Equatorial Guinea somehow won their first match but we didn't find out too much about how good they are. Senegal on the other hand lost their opening match but there were signs they're about to improve. A win here can get them right back in the tournament, says Jonathan Wilson.

Was it a freak? Equatorial Guinea beat Libya in their opening match at the Cup of Nations, defying the gloomy prognostications that had been coming out of Spain, where the bulk of the squad is based. This, after all, is a disparate bunch of players - only two of the 23 were actually born in Equatorial Guinea, neither of whom were in the starting line-up on Saturday - and they had been playing under their new manager, the Brazilian Gilson Paulo, for only a fortnight. He himself admitted he has had very little chance to impose his personality on the squad. It shouldn't have worked, and yet it did, the opening game bringing forth an outpouring of national pride that swept Equatorial Guinea to victory.

Their second game sees the Nzalang Nacional face Senegal, who began with a 2-1 defeat to Zambia. Senegal were desperately poor in the first half of that game, caught on the break again and again by Herve Renard's well-organised and cohesive Chipolopolo. In the second, though, they regrouped and laid siege to the Zambia goal, and were probably a touch unfortunate to only pull one back.

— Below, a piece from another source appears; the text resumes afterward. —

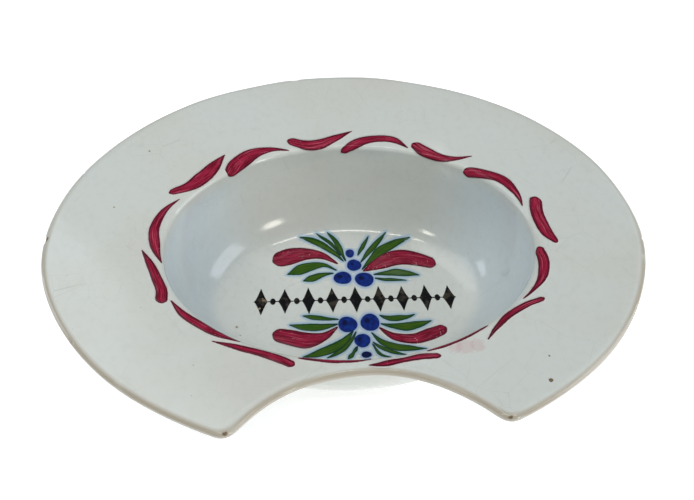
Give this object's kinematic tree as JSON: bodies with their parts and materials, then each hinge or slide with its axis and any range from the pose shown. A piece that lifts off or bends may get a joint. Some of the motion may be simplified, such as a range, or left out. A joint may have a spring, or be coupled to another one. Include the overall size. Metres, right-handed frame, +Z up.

Perhaps the sight of Christopher Katongo, darting in from the wing to create the play behind the pacy 21 year old Emmanuel Mayuka, will inspire Equatorial Guinea. After all, Libya for much of that opening game looked the better, more composed side, but their patient passing got them nowhere, and it was the direct enthusiasm of the hosts that won out, the goalscorer Javier Balboa and the left-winger Randy frequently unsettling the Libyans by charging straight at them. Randy's performance was particularly eyecatching and not a little odd, his surges creating the impression of him having been a constant threat, even though he completed only a little over 60 per cent of his passes. Senegal, though, surely can't be as bad again.

They were third favourites at the start of the tournament, largely thanks to their wealth of attacking talent - Demba Ba, Papiss Demba Cisse, Mamadou Niuang, Moussa Sow and Souleymane Camara. In qualifying perming three from five worked and they rattled in 16 goals in six games, but in that first game it looked like too many similar players all squabbling over the same space. Introducing Ba may have made sense in terms of recent club form, but it's hard not to wonder whether that disrupted the flow that had carried them through the qualifiers.

"We lost a battle, not the war," insisted Senegal's coach Armand Traore. "It'll wake us up, and that's going to help me a lot on the psychological front. We turned the page on the Zambia match on Sunday morning, holding a debriefing on what needed to be fixed. My talk to the team was based on the fundamentals: passing, working as a unit...to be aggressive."

The sense is of a backlash coming, and it may be Nzalang Nacional who bear the brunt of that. Senegal's midfield, once it started to play, denied Zambia any space to run in the second half, and if they can do the same against Equatorial Guinea, it's hard to see how the hosts could score. Libya's patient approach told us little about how Equatorial Guinea react when put under pressure, and it may be that the initial adrenaline of that first game cannot be recreated in Bata this evening. Expectation, anyway, applies its own pressure.

RECOMMENDED BET:

If you want to play it safe, Senegal at [1.76] to win seems a touch on the long side, the results in the opening games perhaps having influenced punters against the Lions of Teranga. For something a little more ambitious, Senegal to win at -1 goal on the Asian handicap is [2.5].